After the downfall of Koltchak, the entire country was covered with bands of Red rebels. In November 1919, some partisans led by, Triapitsyn – irregulars, not connected in any way to the Red Army – marched on Nikolaievsk. Upon arriving before the city they first sent two representatives to the Japanese demanding that they evacuate Nikolaievsk. These envoys, Sorokin and Orlov, were murdered. The partisans then seized the fortress of Tchnyra, and after 8 days of bombardment finally compelled the Japanese garrison of Nikolaievsk to surrender at the end of February, 1920.
Careful not to injure their future relations with Japan, the partisans allowed the defeated garrison to retain its arms, and concluded with it an agreement of friendly neutrality.

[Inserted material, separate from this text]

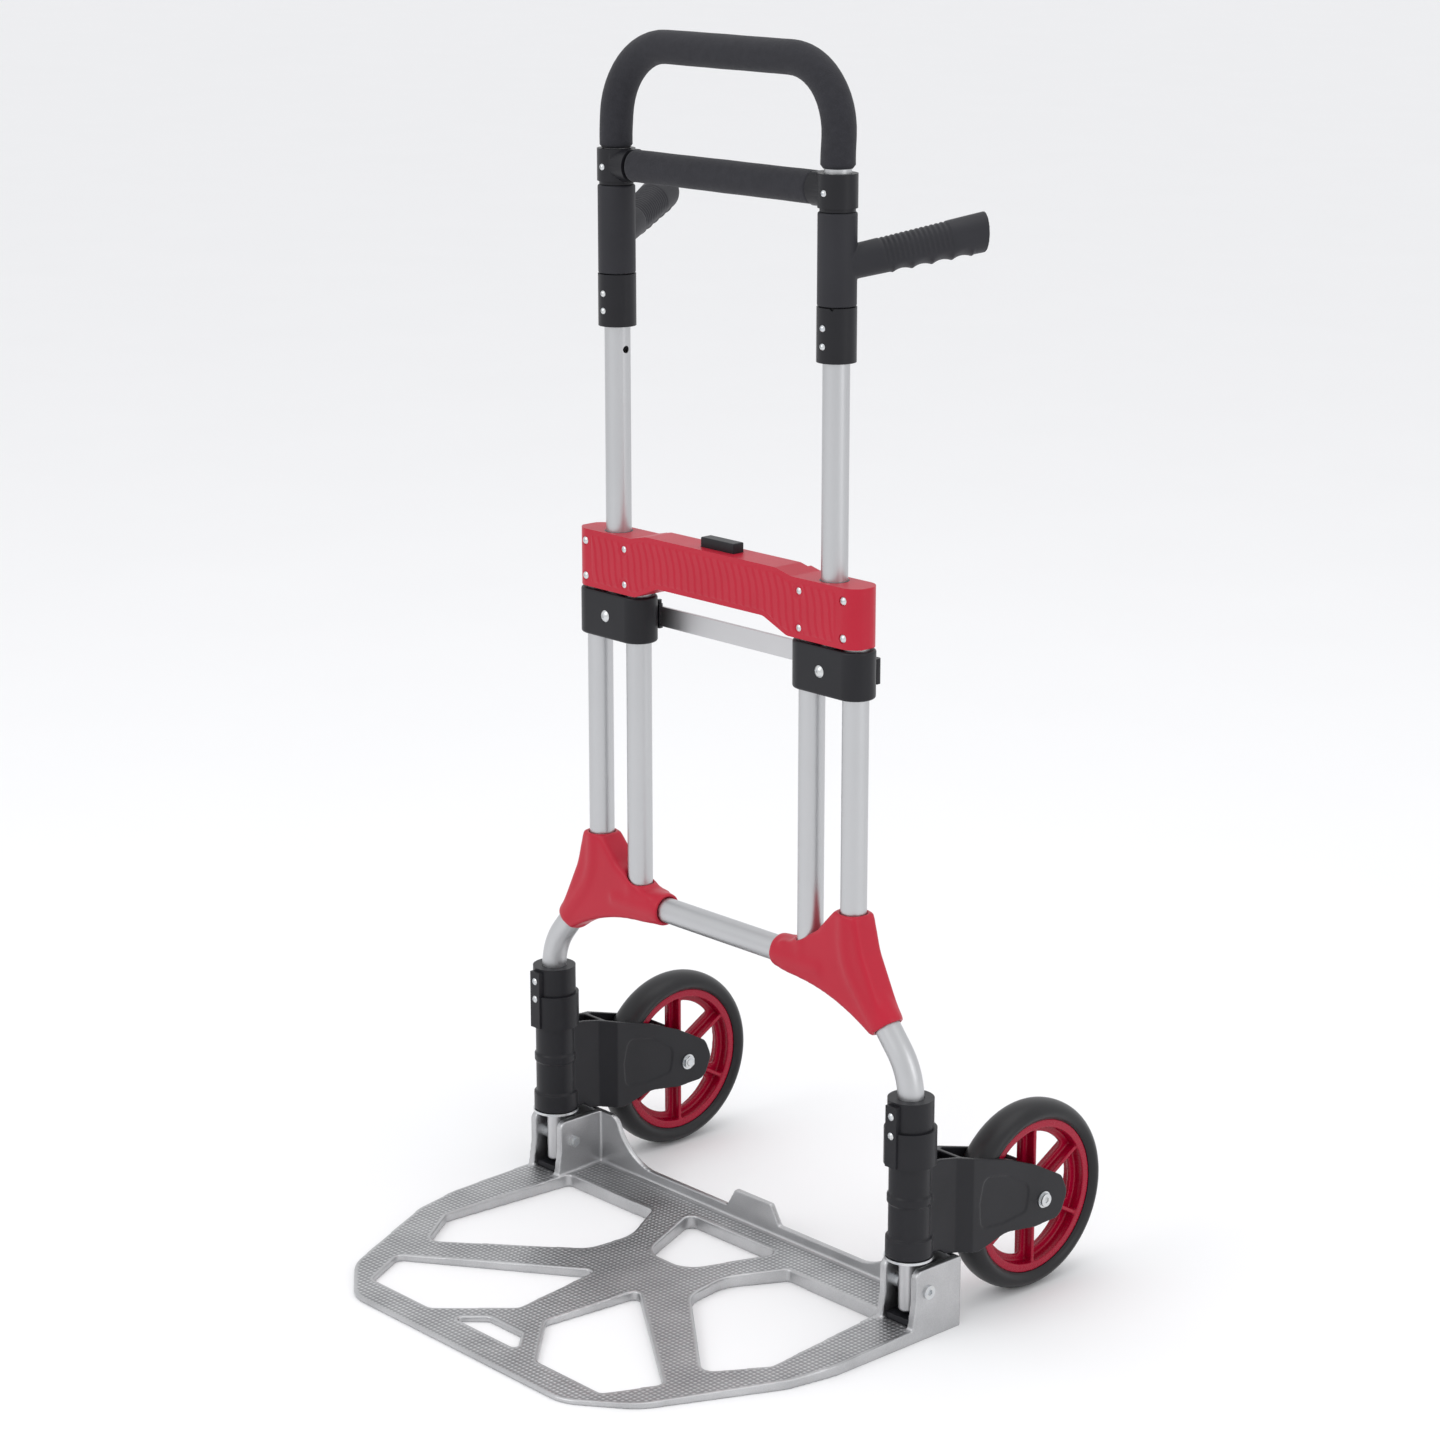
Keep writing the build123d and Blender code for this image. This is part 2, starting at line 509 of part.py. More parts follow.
def release():
    """Push button with its cam plate, and the two lock pins that it draws in."""
    cap = block((-BUTTON_HALF, BUTTON_FRONT, BAR_TOP), (BUTTON_HALF, BUTTON_BACK, BAR_MID_TOP + 9.5))
    cap = fillet(cap.edges().group_by(Axis.Z)[-1] + cap.edges().filter_by(Axis.Z), 1.2)
    plate = block((-82.2, -1.5, 680), (82.2, 1.5, 700))
    stem = block((-20, -1.5, 698), (20, 1.5, BAR_TOP + 1))
    slot_half = 2.3
    lead = slot_half / math.sqrt(2)
    for side in (-1, 1):
        start = (side * (PEG_X + 0.2), PIN_Z - 0.2)
        end = (side * (PEG_X - PIN_STROKE - 0.2), PIN_Z + PIN_STROKE + 0.2)
        corners = [(start[0] - side * lead, start[1] - lead), (start[0] + side * lead, start[1] + lead),
                   (end[0] + side * lead, end[1] + lead), (end[0] - side * lead, end[1] - lead)]
        with BuildSketch(Plane.XZ) as cut:
            with BuildLine():
                Polyline(*corners, close=True)
            make_face()
            with Locations(start, end):
                Circle(slot_half)
        plate -= extrude(cut.sketch, amount=5, both=True)
    save("release_button", cap + plate + stem)

    pin = rod_x(PIN_R, 88, PIN_TIP, 0, PIN_Z)
    pin += block((PEG_X - 4, 1.8, PIN_Z - 3), (92, 3.4, PIN_Z + 3))
    pin += block((88, -2, PIN_Z - 2), (92, 3.4, PIN_Z + 2))
    pin += rod_y(2.0, -1.5, 3.0, PEG_X, PIN_Z)
    save_pair("lock_pin", pin)

    floor = BAR_MID_BOTTOM + 3
    coil = Helix(pitch=2.2, height=680 - floor - 1.2, radius=4, center=(0, 0, floor + 0.6))
    start = Plane(origin=coil @ 0, z_dir=coil % 0)
    save("button_spring", sweep(start * Circle(0.5), path=coil))


# ---------------------------------------------------------------- pull-out handle
def d_path(start, half_x=HANDLE_X):
    top = GROUND_TO_TOP - FOAM_R
    corners = [(half_x, 0, start), (half_x, 0, D_LEAN_Z), (half_x, D_LEAN, top), (-half_x, D_LEAN, top),
               (-half_x, 0, D_LEAN_Z), (-half_x, 0, start)]
    return FilletPolyline(*corners, radius=[150, D_BEND_R, D_BEND_R, 150])


def handle():
    tube = swept(d_path(HANDLE_BOTTOM), TUBE_R, TUBE_R - TUBE_WALL)
    for height in (PIN_Z, PIN_Z + TRAVEL):
        for side in (-1, 1):
            tube -= rod_x(PIN_R + 0.6, side * (HANDLE_X - TUBE_R - 1), side * (HANDLE_X - 8), 0, height)
    save("handle_tube", tube)
    save("top_grip", swept(d_path(TEE_HIGH + 4), FOAM_R, TUBE_R + 0.05))

    tee = post(TEE_R, TEE_LOW + 3.2, TEE_HIGH, HANDLE_X) + post(TEE_R - 2, TEE_LOW, TEE_LOW + 3.2, HANDLE_X)
    boss_space = block((120, -17, TEE_LOW + 3.2), (HANDLE_X, 17, TEE_HIGH))
    tee += rod_x(16.6, 124, HANDLE_X, 0, CROSS_GRIP_Z) & boss_space
    bar_end, bar_r = 133.0, 11.0
    tee -= post(BORE_R, TEE_LOW - 1, TEE_HIGH + 1, HANDLE_X)
    tee -= rod_x(bar_r + 0.05, 110, bar_end + 0.1, 0, CROSS_GRIP_Z)
    stop = ring(TEE_R, BORE_R, COLLAR_LOW, GRIP_LOW - 0.3, HANDLE_X)
    notch = Rot(0, 45, 0) * Box(3.6, 6, 3.6)
    stop -= Pos(HANDLE_X, 0, GRIP_LOW - 0.3) * Rot(0, 0, 32) * Pos(0, -TEE_R, 0) * notch
    rivets = []
    for height, target in ((CROSS_GRIP_Z - 2, "tee"), (COLLAR_LOW + 15, "stop"), (COLLAR_LOW + 31.5, "stop")):
        drill = rod_y(2.05, -TEE_R - 1, -10, HANDLE_X, height)
        drill += rod_y(3.5, -TEE_R - 1, 0.45 - TEE_R, HANDLE_X, height)
        if target == "tee":
            tee -= drill
        else:
            stop -= drill
        shank = rod_y(2.0, -TEE_R, -12.8, HANDLE_X, height)
        rivets.append(shank + dome(3.3, 1.9, HANDLE_X, 0.4 - TEE_R, height))
    save_pair("tee_fitting", tee)
    save_pair("stop_collar", stop)
    save("handle_rivets", both(Compound(children=rivets)))

    cross = rod_x(bar_r, -bar_end, bar_end, 0, CROSS_GRIP_Z)
    cross -= rod_x(bar_r - TUBE_WALL, -bar_end - 1, bar_end + 1, 0, CROSS_GRIP_Z)
    save("cross_grip_tube", cross)
    sleeve = rod_x(FOAM_R - 0.6, -123.8, 123.8, 0, CROSS_GRIP_Z)
    save("cross_grip", sleeve - rod_x(bar_r + 0.05, -130, 130, 0, CROSS_GRIP_Z))

    plug = post(TUBE_R - TUBE_WALL - 0.1, HANDLE_BOTTOM, HANDLE_BOTTOM + 14, HANDLE_X)
    save("handle_plugs", both(plug + post(TUBE_R - 0.3, HANDLE_BOTTOM - 2, HANDLE_BOTTOM, HANDLE_X)))


def side_grip():
    """Swivelling sleeve with a grip that points back and outwards."""
    sleeve = post(18, GRIP_LOW, GRIP_HIGH, HANDLE_X)
    reach = SIDE_GRIP_END.length + 6
    root = Plane(origin=(HANDLE_X, 0, SIDE_GRIP_Z), z_dir=SIDE_GRIP_END)
    grip = root * Cone(15.5, 18, reach, align=(Align.CENTER, Align.CENTER, Align.MIN))
    level = Vector(SIDE_GRIP_END.X, SIDE_GRIP_END.Y, 0)
    end_face = Plane(origin=Vector(HANDLE_X, 0, SIDE_GRIP_Z) + level, z_dir=level)
    grip -= end_face * Box(80, 80, 60, align=(Align.CENTER, Align.CENTER, Align.MIN))
    grip = sleeve + grip - post(RUN_R, GRIP_LOW - 1, GRIP_HIGH + 1, HANDLE_X)
    save_pair("side_grip", grip)


def main():
    os.makedirs("parts", exist_ok=True)
    frame_tubes()
    gusset()
    toe_plate()
    post_stack()
    wheel_bracket()
    wheel()
    clamps()
    cross_bar()
    release()
    handle()
    side_grip()


main()
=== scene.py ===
import json
import math

import bmesh
import bpy
import numpy as np
from mathutils import Matrix, Vector, kdtree


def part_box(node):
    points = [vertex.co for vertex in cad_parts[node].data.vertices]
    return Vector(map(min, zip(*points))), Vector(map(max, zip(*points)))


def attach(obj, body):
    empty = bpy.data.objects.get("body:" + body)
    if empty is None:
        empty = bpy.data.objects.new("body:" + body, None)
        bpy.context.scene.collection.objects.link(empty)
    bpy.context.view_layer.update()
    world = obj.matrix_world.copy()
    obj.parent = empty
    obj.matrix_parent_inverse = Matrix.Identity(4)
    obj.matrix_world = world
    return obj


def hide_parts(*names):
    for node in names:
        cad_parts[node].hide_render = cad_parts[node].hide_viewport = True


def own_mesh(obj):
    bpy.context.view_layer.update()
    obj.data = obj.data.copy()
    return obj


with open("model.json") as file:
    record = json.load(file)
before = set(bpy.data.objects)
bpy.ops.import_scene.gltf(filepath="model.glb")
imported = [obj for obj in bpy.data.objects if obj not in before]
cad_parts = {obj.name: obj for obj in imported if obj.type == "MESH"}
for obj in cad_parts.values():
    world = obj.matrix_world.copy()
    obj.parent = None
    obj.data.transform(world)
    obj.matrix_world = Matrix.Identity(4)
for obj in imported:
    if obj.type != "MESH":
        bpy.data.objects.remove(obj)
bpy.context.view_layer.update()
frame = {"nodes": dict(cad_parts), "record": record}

MM = 0.001
SIDES = (("left", -1), ("right", 1))
BODY_OF = {node: body for body, nodes in frame["record"]["behaviour"]["bodies"].items() for node in nodes}
SLOT_OF = {part["node"]: part["material_slot"] for part in frame["record"]["subparts"]}
FINISHES = {}
WELD = 0.002 * MM
STORED_SHADING = ("custom_normal", "sharp_edge", "sharp_face")


# ---------------------------------------------------------------- places taken from the frame
def middle(node):
    low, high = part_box(node)
    return (low + high) / 2


TUBE = middle("right_inner_tube")
TUBE_R = (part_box("right_inner_tube")[1].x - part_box("right_inner_tube")[0].x) / 2
PLANE_Y = TUBE.y
HANDLE_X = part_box("handle_tube")[1].x - TUBE_R
WHEEL = middle("right_tyre")


# ---------------------------------------------------------------- finishes written as sums
class Signal:
    """A shader socket that takes part in ordinary arithmetic."""

    def __init__(self, finish, socket):
        self.finish = finish
        self.socket = socket

    def step(self, operation, *values):
        return self.finish.node("ShaderNodeMath", {"operation": operation}, 0, *values)

    def __add__(self, other):
        return self.step("ADD", self, other)

    __radd__ = __add__

    def __mul__(self, other):
        return self.step("MULTIPLY", self, other)

    __rmul__ = __mul__

    def __sub__(self, other):
        return self.step("SUBTRACT", self, other)

    def __rsub__(self, other):
        return self.step("SUBTRACT", other, self)

    def clamped(self):
        return self.step("MAXIMUM", self.step("MINIMUM", self, 1.0), 0.0)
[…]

But during the night of March 12, when the partisans thought themselves to be in perfect safety at Nikolaievsk, the Japanese made a surprise attack upon their general quarters. A desperate battle then began which lasted 4 days.
The Japanese were finally defeated and disarmed.
Their attack had been planned by the garrison and the Japanese commander-in-chief who had just (March) landed 1,000 soldiers at Alexandrovsk and there dissolved the Soviets. At first this was done in order to substitute for them the Zemstvos, but after a short time they took the administration of the Island into their own hands, annulled, the fishing contracts concluded by the Russians, monopolized the fisheries, forbade the Russians to exploit the subsoil, – in short, began their colonization according to the customary rules.
In June 1920, the Japanese troops quartered in Alexandrovsk began an offensive against Nikolaievsk by which the Red partisans were forced to evacuate. Before departing, they blew up part of the city and shot the bourgeois elements attached to the enemy and the Japanese prisoners, in reprisal against the excesses committed by the invader of Sakhaline.
This is the Nikolaievsk episode. Its direct cause was the invasion by the Japanese troops of foreign territory and the brutal behaviour of the Japanese forces of occupation. We do not dream of justifying the execution of unarmed captives, nor have we need of such justification for two good reasons: the Soviet Government is not responsible for individual acts of sympathizers – and it has moreover, caused their leader Triapitsyn to be shot for having disobeyed after his submission.
But it is curious to hear the Japanese speak of humanity after their occupation has everywhere been a nightmare of blood for the Russian working population. The Government of Chita has published a pamphlet in English on the Japanese occupation (reproduced in the resolutions of the American Senate on March 2, 1922) which constitutes in itself a terrible indictment of the imperialists of Tokyo. We could cite much from it, but it is better to ask: What lesson is to be drawn from the Nikolaievsk episode?
It is contained in this short phrase: Do not covet the possession of the country of another. That is not the opinion of the Japanese Government. As indemnity for the losses incurred at Nikolaievsk, it demands the northern part of the Island of Sakhaline, thus following the classic example of imperialist bandits.
When Germany needed a Chinese port and when her military experts had fixed their choice upon Tsing-Tao, it of course came to pass that German missionaries had been murdered by the Chinese inhabitants. And the German Government, to avenge its outraged humanity, occupied Tsing-Tao. If Japan wishes to apply this method, she would do well to remember that the Russia of 1922 is not at all the China of 1898. Russia is prepared to discuss with Japan the admission of Japanese capitalists into Sakhaline; but if the Japanese Government imagines that we will pay the costs of its crimes, it is quite mistaken.
Russia wants peace with Japan.
It is time for Japan to understand that the later peace is concluded, the less advantageous it will be to herself.
But the evacuation of Sakhaline is inadmissible for many reasons, chiefly international. Russia is not bound by agreements with Washington, but Japan is; and this obliges her to maintain the status quo in the Far East. In the question of Sakhaline Japan will run up against the categorical refusal of Russia and the United States.